There is no doubt in my mind that new technology has already reshaped the book industry (we won’t even bring up newspapers and magazines), and the transformation is only a decade old. Last month the Association of American Publishers announced that ebook downloads had surpassed hardcover sales for the first time. Year by year, more books will be out there in one form or another, simply because technology makes it possible—and because there will always be enough writers to feed the ravenous appetite of computers and their wired progeny. Jonathan Winters once described television as “a glass furnace.” Precisely. And so it is now with publishing: the cyberstove craves fuel.

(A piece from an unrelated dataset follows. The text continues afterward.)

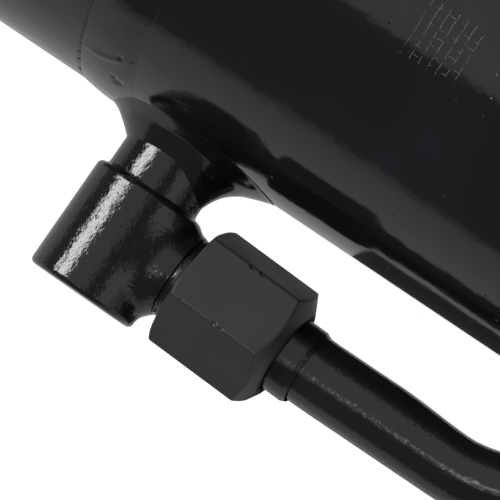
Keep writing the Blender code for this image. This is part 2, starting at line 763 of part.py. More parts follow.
def nipple_frame(name, turn, parent=None):
    """Frame of a grease nipple: +X points out of the eye's rim."""
    outwards = Vector((math.cos(turn), math.sin(turn), 0.0))
    return add_frame(name, EYE_R * outwards, (0.0, 0.0, turn), parent)


def base_nipple_frame():
    """The base eye's nipple frame, made the first time that it is asked for."""
    return bpy.data.objects.get("base_nipple_frame") or nipple_frame(
        "base_nipple_frame", math.radians(225.0)
    )


def nipple_hole(name, frame):
    """Helper: the grease passage from an eye's rim through to the bush."""
    reach = EYE_R - BUSH_R + 4.0 * MM
    passage = rod_shape(name, -reach, 5 * MM, 1.5 * MM, "black_paint", 8, "X", parent=frame)
    seat = (name + "_seat", -6.0 * MM, 5 * MM, NIPPLE_R + GAP)
    return boolean(passage, rod_shape(*seat, "black_paint", SMALL, "X", parent=frame), "UNION")


def grease_nipple(name, frame):
    """Straight grease nipple: threaded shank, hexagon and ball-ended head."""
    outline = [
        (-5.4 * MM, 0.0),
        (-5.4 * MM, NIPPLE_R),
        (3.0 * MM, NIPPLE_R),
        (5.6 * MM, 2.4 * MM),
        (8.0 * MM, 2.4 * MM),
        (9.6 * MM, 3.3 * MM),
        (11.0 * MM, 3.3 * MM),
        (12.6 * MM, 1.8 * MM),
        (12.6 * MM, 0.0),
    ]
    nipple = turned(name, outline, "zinc_plate", SMALL, "X", parent=frame)
    hexagon = (name + "_hexagon", 0.6 * MM, 5.0 * MM, 5.2 * MM)
    boolean(nipple, rod_shape(*hexagon, "zinc_plate", 6, "X", parent=frame), "UNION")


# ---------------------------------------------------------------- rod and piston


def piston_rod():
    """Chromed rod: threaded tail and spigot for the piston, full-diameter shank, stepped weld end."""
    shoulder_x = PISTON_X + PISTON_LENGTH + GAP
    end_x = ROD_EYE_X - 66.0 * MM
    outline = [
        (PISTON_NUT_X + 0.5 * MM, 0.0),
        (PISTON_NUT_X + 0.5 * MM, TAIL_R - 1.5 * MM),
        (PISTON_NUT_X + 2.0 * MM, TAIL_R),
        (shoulder_x, TAIL_R),
        (shoulder_x, ROD_R - 1.0 * MM),
        (shoulder_x + 1.0 * MM, ROD_R),
        (end_x - 5.0 * MM, ROD_R),
        (end_x, ROD_R - 5.0 * MM),
        (end_x, 0.0),
    ]
    turned("piston_rod", outline, "hard_chrome")


def piston():
    """Piston with two guide-ring grooves, a seal groove between them and an O-ring groove in its bore."""
    face_r = BORE_R - 0.7 * MM
    bore = TAIL_R + GAP
    outline = [(0.0, face_r - 1.5 * MM), (1.5 * MM, face_r)]
    for start, end, radius in (
        (4.0 * MM, 14.0 * MM, 47.0 * MM),
        (20.0 * MM, 30.0 * MM, 42.0 * MM),
        (36.0 * MM, 46.0 * MM, 47.0 * MM),
    ):
        outline += [(start, face_r), (start, radius), (end, radius), (end, face_r)]
    outline += [
        (PISTON_LENGTH - 1.5 * MM, face_r),
        (PISTON_LENGTH, face_r - 1.5 * MM),
        (PISTON_LENGTH, bore),
        (28.0 * MM, bore),
        (28.0 * MM, 22.8 * MM),
        (23.0 * MM, 22.8 * MM),
        (23.0 * MM, bore),
        (0.0, bore),
    ]
    place = (PISTON_X, 0.0, 0.0)
    turned("piston", outline, "machined_steel", RING, place=place)
    ring("piston_o_ring", 23.4 * MM, 27.6 * MM, bore, 22.4 * MM, "nitrile_rubber", place=place)
    slide_r = BORE_R - GAP
    for side, start in (("rear", 4.0 * MM), ("front", 36.0 * MM)):
        ends = (start + GAP, start + 10 * MM - GAP)
        ring("piston_guide_ring_" + side, *ends, 47.7 * MM, slide_r, "filled_ptfe", place=place)
    ring("piston_seal", 20.3 * MM, 29.7 * MM, 46.8 * MM, slide_r, "filled_ptfe", place=place)
    ring("piston_seal_energizer", 21.5 * MM, 28.5 * MM, 42.6 * MM, 46.2 * MM, "nitrile_rubber", place=place)


def piston_nut():
    """Locknut that holds the piston on the rod's tail, and the set screw in one of its flats."""
    flats = 62.0 * MM
    end_x = PISTON_X - GAP
    nut = prism("piston_nut", hex_outline(flats), PISTON_NUT_X, end_x, "machined_steel")
    boolean(nut, chamfer_tool("piston_nut_chamfer", PISTON_NUT_X, end_x, flats), "INTERSECT")
    beyond = 15.0 * MM
    bore = ("piston_nut_bore", PISTON_NUT_X - beyond, end_x + beyond, TAIL_R + GAP)
    boolean(nut, rod_shape(*bore, "machined_steel"))
    middle = (PISTON_NUT_X + 13.0 * MM, 0.0, 0.0)
    screw_r = 3.0 * MM
    hole = ("piston_nut_screw_hole", TAIL_R - 5 * MM, 40 * MM, screw_r + GAP)
    boolean(nut, rod_shape(*hole, "machined_steel", SMALL, "Z", middle))
    screw = ("piston_nut_set_screw", TAIL_R + GAP, flats / 2 - 0.5 * MM, screw_r)
    rod_shape(*screw, "machined_steel", SMALL, "Z", middle)


def rod_eye():
    """Forged rod eye: eye, round shank with a bevelled weld end, bush, seals and nipple."""
    frame = add_frame("rod_eye_frame", (ROD_EYE_X, 0.0, 0.0))
    shank = [
        (-65.5 * MM, 0.0),
        (-65.5 * MM, ROD_R - 5.0 * MM),
        (-60.5 * MM, ROD_R),
        (-48.0 * MM, 34.0 * MM),
        (-5.0 * MM, 34.0 * MM),
        (-5.0 * MM, 0.0),
    ]
    blank = ("rod_eye", -EYE_HALF_WIDTH, EYE_HALF_WIDTH, EYE_R)
    eye = rod_shape(*blank, "black_paint", ROUND, "Z", parent=frame)
    boolean(eye, turned("rod_eye_shank", shank, "black_paint", parent=frame), "UNION")
    nipple = nipple_frame("rod_nipple_frame", math.radians(-45.0), frame)
    boolean(eye, nipple_hole("rod_nipple_hole", nipple))
    boolean(eye, eye_hole("rod_eye_hole", frame))
    grease_nipple("rod_grease_nipple", nipple)
    eye_lining("rod", frame)
    weld_x = ROD_EYE_X - 65.75 * MM
    weld = [
        (weld_x - 0.5 * MM, ROD_R - 4.3 * MM),
        (weld_x + 0.5 * MM, ROD_R - 4.3 * MM),
        (weld_x + 4.9 * MM, ROD_R + 0.5 * MM),
        (weld_x + 2.4 * MM, ROD_R + 1.6 * MM),
        (weld_x - 2.4 * MM, ROD_R + 1.6 * MM),
        (weld_x - 4.9 * MM, ROD_R + 0.5 * MM),
    ]
    turned("rod_eye_weld", weld, "black_paint")


def main():
    for leftover in list(bpy.data.objects):
        bpy.data.objects.remove(leftover)
    base_port = port_frame("base_port", BASE_PORT_X, math.pi / 2, BASE_PORT_LEAN)
    base_arm = arm_frame("base_arm", base_port, BASE_ARM_LEAN)
    gland_port = port_frame("gland_port", GLAND_PORT_X, GLAND_PORT_CLOCK)
    gland_arm = arm_frame("gland_arm", gland_port)
    envelope = barrel_envelope()

    barrel_tube([base_port, gland_port])
    base_cap()
    base_weld()
    eye_lining("base")
    grease_nipple("base_grease_nipple", base_nipple_frame())

    crown_clearance = rod_shape(
        "base_weld_envelope",
        WELD_X - WELD_HALF_WIDTH - 2 * MM,
        WELD_X + WELD_HALF_WIDTH + GAP,
        BARREL_R + WELD_CROWN + GAP,
        "black_paint",
    )
    port_elbow("base_port_elbow", base_port, base_arm, envelope)
    port_weld("base_port_weld", base_port, envelope, [crown_clearance])
    port_elbow("gland_port_elbow", gland_port, gland_arm, envelope)
    port_weld("gland_port_weld", gland_port, envelope)

    tube_nut("base_tube_nut", SEAT, 1.0, base_arm)
    tube_sleeve("base_tube_sleeve", SEAT, 1.0, base_arm)
    transfer_tube()
    run_place = (0.0, -(BARREL_R + RUN_HEIGHT), 0.0)
    union_seat_x = BRACKET_X - 8.0 * MM
    tube_nut("union_tube_nut", union_seat_x, -1.0, place=run_place)
    tube_sleeve("union_tube_sleeve", union_seat_x, -1.0, place=run_place)
    hose_union()
    union_bracket(envelope)
    tube_clamp(envelope)

    gland()
    gland_seals()
    gland_lock_screw()

    piston_rod()
    piston()
    piston_nut()
    rod_eye()


main()
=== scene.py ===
"""Finished surfaces, materials, studio light and camera for the hydraulic cylinder.

Frame: the origin is the centre of the base eye's pin hole, +X runs along the cylinder towards the rod
eye, +Z runs along both pin holes, and the base port points to -Y. Lengths are in metres, except inside
the field functions of the forged pieces, which work in millimetres.
"""

import math

import bmesh
import bpy
import numpy as np
from mathutils import Matrix, Vector, noise


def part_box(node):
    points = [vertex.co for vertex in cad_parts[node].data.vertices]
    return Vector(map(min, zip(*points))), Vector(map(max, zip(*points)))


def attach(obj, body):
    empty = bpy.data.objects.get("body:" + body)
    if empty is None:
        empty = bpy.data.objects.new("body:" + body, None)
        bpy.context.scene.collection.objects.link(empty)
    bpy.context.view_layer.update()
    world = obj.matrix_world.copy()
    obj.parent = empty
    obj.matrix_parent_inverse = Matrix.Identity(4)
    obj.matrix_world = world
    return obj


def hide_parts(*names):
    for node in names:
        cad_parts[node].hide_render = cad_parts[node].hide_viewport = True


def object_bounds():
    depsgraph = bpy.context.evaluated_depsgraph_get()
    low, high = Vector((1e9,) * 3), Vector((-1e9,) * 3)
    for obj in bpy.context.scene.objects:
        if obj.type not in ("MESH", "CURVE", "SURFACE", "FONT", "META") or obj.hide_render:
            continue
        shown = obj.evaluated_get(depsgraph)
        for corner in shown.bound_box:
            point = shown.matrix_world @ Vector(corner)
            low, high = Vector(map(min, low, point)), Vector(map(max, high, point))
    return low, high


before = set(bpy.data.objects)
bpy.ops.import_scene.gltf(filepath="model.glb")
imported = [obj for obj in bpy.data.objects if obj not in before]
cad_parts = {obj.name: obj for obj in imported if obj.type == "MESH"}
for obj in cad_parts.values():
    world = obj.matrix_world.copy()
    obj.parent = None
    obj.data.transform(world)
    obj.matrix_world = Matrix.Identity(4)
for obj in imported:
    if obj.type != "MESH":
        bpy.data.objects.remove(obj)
cad_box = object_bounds()

INCH = 0.0254
MM = 0.001

# Driving dimensions, as in the CAD model
BARREL_R = 4.5 * INCH / 2
ROD_R = 2.25 * INCH / 2
BUSH_R = 2.375 * INCH / 2
EYE_R = 50.0 * MM
EYE_HALF_WIDTH = 2.75 * INCH / 2
TUBE_R = 0.625 * INCH / 2
TUBE_WALL = 1.65 * MM
NUT_FLATS = 26.5 * MM
NUT_LENGTH = 26.0 * MM
NUT_BACK_R = 10.2 * MM
BASE_PORT_X = 116.0 * MM
GLAND_X = 594.0 * MM
GLAND_PORT_X = GLAND_X + 14.0 * MM
LOCK_SCREW_X = GLAND_X + 70.0 * MM
PISTON_NUT_X = 108.0 * MM
ROD_EYE_X = GLAND_X + 190.0 * MM
CLAMP_X = 340.0 * MM
BRACKET_X = 556.0 * MM
ARM_HEIGHT = 23.2 * MM
SEAT = 18.1 * MM
BASE_PORT_LEAN = math.radians(0.5)
BASE_ARM_LEAN = math.radians(2.0)
GLAND_PORT_CLOCK = math.radians(45.0)
HEX_TURN = math.radians(15.4)
TUBE_PLAY = math.radians(0.6)  # the tube lies this much lower in its nut than square
RUN_HEIGHT = 17.6 * MM
STRAIGHT_END = 32.2 * MM
DROP_X = BASE_PORT_X + 85.5 * MM
EASE_R = 100.0 * MM
BEND_R = 40.0 * MM
BEND_ANGLE = math.radians(15.0)

CHAMFER_SLOPE = math.tan(math.radians(30.0))
CHAMFER_SCALE = math.cos(math.radians(30.0))  # turns that slope's distance into a true one
ROUND = 192  # sides of large round pieces
FINE = 96  # sides of fittings and seals


# ---------------------------------------------------------------- mesh helpers


def add_object(name, data, place=None):
    """An object with that data, in the row frame or under the matrix place."""
    made = bpy.data.objects.new(name, data)
    bpy.context.scene.collection.objects.link(made)
    if place is not None:
        made.matrix_world = place
    return made


def add_mesh(name, points, faces, place=None):
    """An object with a mesh of those points and faces."""
    mesh = bpy.data.meshes.new(name)
    mesh.from_pydata([tuple(point) for point in points], [], [tuple(face) for face in faces])
    mesh.validate()
    return add_object(name, mesh, place)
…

Not just books as we have known them are affected; so too are bookstores, libraries, collectors, designers, printers, readers, the cadre of reviewers and critics. In the Post-Print Age, tech-savvy explorers will maintain a huge advantage over the hard-copy survivors of the cut-and-paste generation. What we are witnessing now is a change in the world of words that is as encompassing and profound as what happened when that German blacksmith sent the calligrapher monks of Europe in search of another line of work.

And what will not change now? I can think of a couple of things (though I may just be dreaming):

First, as long as there is a world, bound books on paper will be available. Even if they should cease to be printed—especially if that should happen—nostalgia and longing will make the remaining ones more desirable and valuable.

And second, in the best and worst of times, a tiny fraction of the population will always aspire to tell their stories; a minute number of writers will actually follow through and complete manuscripts; a mere handful of those in-vitro books will go on to have their own lasting identity; and a small remnant of the surviving volumes, whether printed and bound or digitized and flat-screened, will have enough of a healthy history to be remembered as something more than a flash of light and a puff of smoke.